A. Observation is much more precise beyond the atmosphere, because the sky is darker. You see many more stars and objects that are concealed by the earth's luminescence.
Q. What objects?
A. We know pretty well how stars are born because we can observe them. Two or three new stars appear in our galaxy every year. But nearly all the galaxies were born at the same time, when the universe was constituted 15 billion years ago. No new ones are thought to exist.
To observe the birth of a galaxy that happened so long ago, you have to see a very long way. At present we can go back 10 to 12 billion years. We have to go a bit farther back still, and maybe catch them in the act of birth. Distant objects are necessarily very dim, so ideal conditions are needed to observe them. Orbital stations provide such conditions.

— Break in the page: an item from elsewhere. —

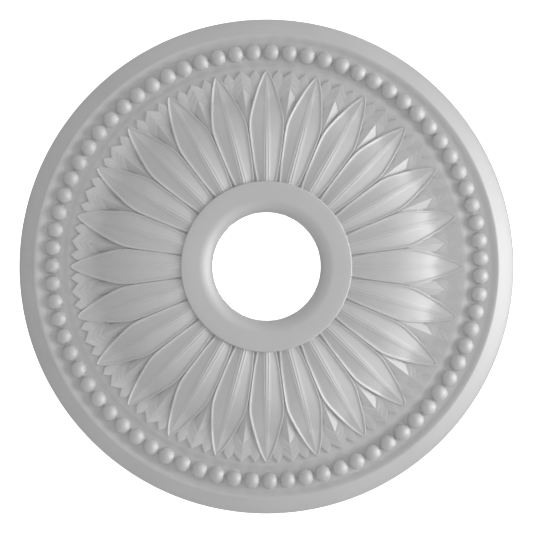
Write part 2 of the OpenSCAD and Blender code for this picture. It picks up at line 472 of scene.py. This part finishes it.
def spear():
    """Ridged spear, widest at its shoulder, that comes up from the seam between two petals."""

    def half_at(r):
        if r > SPEAR_SHOULDER:
            return SPEAR_HALF * (SPEAR_TIP - r) / (SPEAR_TIP - SPEAR_SHOULDER)
        grown = max(0.0, r - SPEAR_ROOT) / (SPEAR_SHOULDER - SPEAR_ROOT)
        return SPEAR_ROOT_HALF + (SPEAR_HALF - SPEAR_ROOT_HALF) * grown

    def top_at(r, t, _):
        down = max(0.0, r - SPEAR_ROOT) / (SPEAR_TIP - SPEAR_ROOT)
        return CHANNEL_Z + SPEAR_ROOT_H + (SPEAR_TIP_H - SPEAR_ROOT_H) * down - SPEAR_FACET * abs(t)

    return pointed(SPEAR_FOOT, SPEAR_TIP, half_at, top_at, SPEAR_RINGS, SPEAR_ACROSS)


# ---- turned body ----
def ground_z(r):
    """Height of the ground under the petals, seen in the seams and the gaps."""
    return max(CHANNEL_Z + FIELD_H, petal_z(r) - STAND_OFF)


def rim_curve(bevel_z):
    """Quadratic curve from the upright edge land to the bevel, in line with both."""
    bend_z = bevel_z - (OUTER_R - BEVEL_END_R) * BEVEL_DROP / (BEVEL_END_R - CREST_R)
    points = []
    for i in range(1, RIM_STEPS + 1):
        t = i / RIM_STEPS
        r = (1 - t * t) * OUTER_R + t * t * BEVEL_END_R
        points.append((r, (1 - t) ** 2 * EDGE_LAND + 2 * t * (1 - t) * bend_z + t * t * bevel_z))
    return points


def body_profile():
    """Half section: out along the back, up the edge, over rim, channel, ground and hub, down the hole."""
    crest_z = CHANNEL_Z + CREST_H
    floor_z = CHANNEL_Z - CHANNEL_SINK
    field_z = CHANNEL_Z + FIELD_H
    hub_z = CHANNEL_Z + HUB_H
    profile = [(HOLE_R + BACK_EASE, 0.0), (OUTER_R - BACK_EASE, 0.0), (OUTER_R, BACK_EASE)]
    profile += [(OUTER_R, EDGE_LAND)] + rim_curve(crest_z - BEVEL_DROP)
    outer_drop, inner_drop = CREST_EASE_DROPS
    profile += [(CREST_R + CREST_EASE, crest_z - outer_drop), (CREST_R, crest_z - inner_drop)]
    profile += easy_slope((CREST_R - CREST_FLAT, crest_z), (CHANNEL_OUT_R, floor_z), COVE_STEPS)
    profile += [(r, floor_z) for r in CHANNEL_FLOOR_RINGS]
    profile += easy_slope((CHANNEL_IN_R, floor_z), (FIELD_R, field_z), FIELD_STEPS)
    ground_steps = int((GROUND_FROM_R - HUB_R) / GROUND_STEP)
    ground_rings = [GROUND_FROM_R - GROUND_STEP * i for i in range(ground_steps + 1)] + [HUB_R]
    profile += [(r, ground_z(r)) for r in ground_rings]
    profile += arc(HUB_R - HUB_EDGE, hub_z - HUB_EDGE, HUB_EDGE, 0, 90, HUB_EDGE_STEPS)
    profile += [(HUB_R - HUB_FLAT_IN, hub_z)]
    profile += arc(HOLE_R + HUB_ROUND, hub_z - HUB_ROUND, HUB_ROUND, 90, 180, HUB_ROUND_STEPS)
    profile += [(HOLE_R, BACK_EASE)]
    return profile


def bead():
    """Half ball on a short upright wall that goes down into the channel's floor."""
    verts = [(BEAD_RING_R, 0.0, CHANNEL_Z + BEAD_R)]
    for i in range(1, BEAD_RINGS + 1):
        down = math.pi / 2 * i / BEAD_RINGS
        ring_r = BEAD_R * math.sin(down)
        ring_z = CHANNEL_Z + BEAD_R * math.cos(down)
        for k in range(BEAD_SEGMENTS):
            around = 2 * math.pi * k / BEAD_SEGMENTS
            verts.append((BEAD_RING_R + ring_r * math.cos(around), ring_r * math.sin(around), ring_z))
    foot = len(verts)
    verts += [(x, y, BEAD_FOOT_Z) for x, y, _ in verts[-BEAD_SEGMENTS:]]
    faces = [(0, 1 + k, 1 + (k + 1) % BEAD_SEGMENTS) for k in range(BEAD_SEGMENTS)]
    for i in range(BEAD_RINGS):
        here = 1 + i * BEAD_SEGMENTS
        below = here + BEAD_SEGMENTS
        for k in range(BEAD_SEGMENTS):
            after = (k + 1) % BEAD_SEGMENTS
            faces.append((here + k, below + k, below + after, here + after))
    faces.append(tuple(foot + k for k in range(BEAD_SEGMENTS - 1, -1, -1)))
    return verts, faces


# ---- material ----
CLOUD_SCALE = 14.0
CLOUD_DETAIL = 4.0
CLOUD_SPAN = (0.35, 0.65)
TINTS = ((0.485, 0.485, 0.485, 1), (0.51, 0.51, 0.508, 1))
ROUGHNESS = (0.64, 0.7)
GRAIN_SCALE = 420.0
GRAIN_DETAIL = 3.0
GRAIN_STRENGTH = 0.06
GRAIN_DEPTH = 0.4 * MM


def noise(nodes, links, place, scale, detail):
    """Noise texture laid on the object, with its scale per metre."""
    texture = nodes.new("ShaderNodeTexNoise")
    texture.inputs["Scale"].default_value = scale
    texture.inputs["Detail"].default_value = detail
    links.new(place.outputs["Object"], texture.inputs["Vector"])
    return texture.outputs["Fac"]


def primer():
    """Pale satin primer, a little uneven in tint and gloss, with a fine grain."""
    mat = bpy.data.materials.new("primed_moulding")
    mat.use_nodes = True
    nodes, links = mat.node_tree.nodes, mat.node_tree.links
    shader = nodes["Principled BSDF"]
    place = nodes.new("ShaderNodeTexCoord")
    cloud = noise(nodes, links, place, CLOUD_SCALE, CLOUD_DETAIL)
    tint = nodes.new("ShaderNodeValToRGB")
    for stop, colour, position in zip(tint.color_ramp.elements, TINTS, CLOUD_SPAN):
        stop.color = colour
        stop.position = position
    links.new(cloud, tint.inputs["Fac"])
    links.new(tint.outputs["Color"], shader.inputs["Base Color"])
    rough = nodes.new("ShaderNodeMapRange")
    rough.inputs["To Min"].default_value = ROUGHNESS[0]
    rough.inputs["To Max"].default_value = ROUGHNESS[1]
    links.new(cloud, rough.inputs["Value"])
    links.new(rough.outputs["Result"], shader.inputs["Roughness"])
    relief = nodes.new("ShaderNodeBump")
    relief.inputs["Strength"].default_value = GRAIN_STRENGTH
    relief.inputs["Distance"].default_value = GRAIN_DEPTH
    links.new(noise(nodes, links, place, GRAIN_SCALE, GRAIN_DETAIL), relief.inputs["Height"])
    links.new(relief.outputs["Normal"], shader.inputs["Normal"])
    return mat


# ---- the five pieces of the moulding ----
material = primer()
petal_angles = [i * PITCH for i in range(PETAL_COUNT)]
gap_angles = [angle + PITCH / 2 for angle in petal_angles]
bead_angles = [BEAD_START + i * 360 / BEAD_COUNT for i in range(BEAD_COUNT)]
add_piece("rose_body", *lathe(body_profile(), BODY_SEGMENTS), material, sharp=28)
add_piece("rose_petals", *rounds(*petal(), petal_angles), material, sharp=50)
add_piece("rose_beads", *rounds(*bead(), bead_angles), material, sharp=50)
add_piece("rose_leaves", *rounds(*gap_leaves(), gap_angles), material, sharp=30)
add_piece("rose_spears", *rounds(*spear(), gap_angles), material, sharp=20)


# ---- stage: sizes and places in metres ----
WHITE = (1, 1, 1, 1)
STAGE_ROUGHNESS = 0.9
LIGHT_TARGET = (0, 0, -0.02)


def plane(name, size, z, grey, glow):
    """Level square, pale grey and with a white glow."""
    s = size / 2
    mesh = bpy.data.meshes.new(name)
    mesh.from_pydata([(-s, -s, z), (s, -s, z), (s, s, z), (-s, s, z)], [], [(0, 1, 2, 3)])
    obj = bpy.data.objects.new(name, mesh)
    bpy.context.scene.collection.objects.link(obj)
    mat = bpy.data.materials.new(name)
    mat.use_nodes = True
    shader = mat.node_tree.nodes["Principled BSDF"]
    shader.inputs["Base Color"].default_value = (grey, grey, grey, 1)
    shader.inputs["Roughness"].default_value = STAGE_ROUGHNESS
    shader.inputs["Emission Color"].default_value = WHITE
    shader.inputs["Emission Strength"].default_value = glow
    mesh.materials.append(mat)
    return obj


def area_light(name, tilt, around, distance, size, power):
    """Round lamp, tilt degrees off straight down from the rose and around degrees from -X toward +Y."""
    data = bpy.data.lights.new(name, "AREA")
    data.shape = "DISK"
    data.size = size
    data.energy = power
    lamp = bpy.data.objects.new(name, data)
    bpy.context.scene.collection.objects.link(lamp)
    out = distance * math.sin(math.radians(tilt))
    a = math.radians(around)
    lamp.location = (-out * math.cos(a), out * math.sin(a), -distance * math.cos(math.radians(tilt)))
    way = [goal - place for goal, place in zip(LIGHT_TARGET, lamp.location)]
    level = math.hypot(way[0], way[1])
    lamp.rotation_euler = (math.atan2(level, -way[2]), 0, math.atan2(way[1], way[0]) - math.pi / 2)
    lamp.visible_camera = False
    return lamp


# The backdrop whitens what the camera sees past the rose, and neither lights it nor shines on it.
plane("floor", size=60.0, z=-4.8, grey=0.72, glow=0.19)
backdrop = plane("backdrop", size=10.4, z=7.5, grey=0.8, glow=1.1)
backdrop.visible_diffuse = False
backdrop.visible_glossy = False

# The key gives soft shade from the image's right, and the gloss lamp gives only the broad highlight.
area_light("key", tilt=72, around=0, distance=3.0, size=1.6, power=24)
gloss = area_light("gloss", tilt=70, around=0, distance=3.0, size=2.5, power=620)
gloss.visible_diffuse = False
area_light("fill_up", tilt=70, around=90, distance=3.0, size=1.6, power=14)
area_light("fill_down", tilt=70, around=-90, distance=3.0, size=1.6, power=14)
area_light("over_back", tilt=180, around=0, distance=5.0, size=2.0, power=280)

# ---- world: brighter from below than from above, blended across the horizon ----
HORIZON_BLEND = 0.1
LIGHT_FROM_BELOW = 0.75
LIGHT_FROM_ABOVE = 0.38

world = bpy.data.worlds.new("studio")
bpy.context.scene.world = world
world.use_nodes = True
world_nodes, world_links = world.node_tree.nodes, world.node_tree.links
direction = world_nodes.new("ShaderNodeTexCoord")
split = world_nodes.new("ShaderNodeSeparateXYZ")
world_links.new(direction.outputs["Generated"], split.inputs["Vector"])
strength = world_nodes.new("ShaderNodeMapRange")
strength.inputs["From Min"].default_value = -HORIZON_BLEND
strength.inputs["From Max"].default_value = HORIZON_BLEND
strength.inputs["To Min"].default_value = LIGHT_FROM_BELOW
strength.inputs["To Max"].default_value = LIGHT_FROM_ABOVE
world_links.new(split.outputs["Z"], strength.inputs["Value"])
world_nodes["Background"].inputs["Color"].default_value = WHITE
world_links.new(strength.outputs["Result"], world_nodes["Background"].inputs["Strength"])

# ---- camera: straight up at the rose, whose edge fills ROSE_SHARE of the view; right is -X ----
LENS = 300.0
SENSOR = 36.0
ROSE_SHARE = 0.92735
VIEW_WIDTH = 2 * OUTER_R * MM / ROSE_SHARE

camera_data = bpy.data.cameras.new("camera")
camera_data.lens = LENS
camera_data.sensor_width = SENSOR
camera = bpy.data.objects.new("camera", camera_data)
bpy.context.scene.collection.objects.link(camera)
camera.location = (0, 0, -VIEW_WIDTH * LENS / SENSOR - EDGE_LAND * MM)
camera.rotation_euler = (math.pi, 0, math.pi)
bpy.context.scene.camera = camera

bpy.context.scene.view_settings.view_transform = "Standard"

Q. Would orbital stations be choice places from which to try to communicate with extraterrestrial intelligences?
A. Not particularly through radio communication, except on certain wave lengths that are absorbed by the atmosphere. But as points of departure for exploration they'll be very useful.
Q. How far would such exploration go?
A. In 1989 the satellite Voyager II will reach Neptune after a journey of three and a half years. In addition, five probes were sent to rendezvous with Halley's comet. So exploration of the solar system is more or less under way. We've put people on the moon, sent probes to Mars and Venus, lofted satellites near the sun (within a few tens of millions of miles), and one satellite even left the solar system a few years ago.
But visiting the stars is something else again. Light takes four years to reach the nearest stars, so you can see that it would take a satellite hundreds of thousands of years.
Of course, if the earth were to become overpopulated, we can imagine sending families in space vessels to colonize the nearest stars. But it's their great-great-great-grandchildren who would finally reach those stars. And they wouldn't even know where to stop.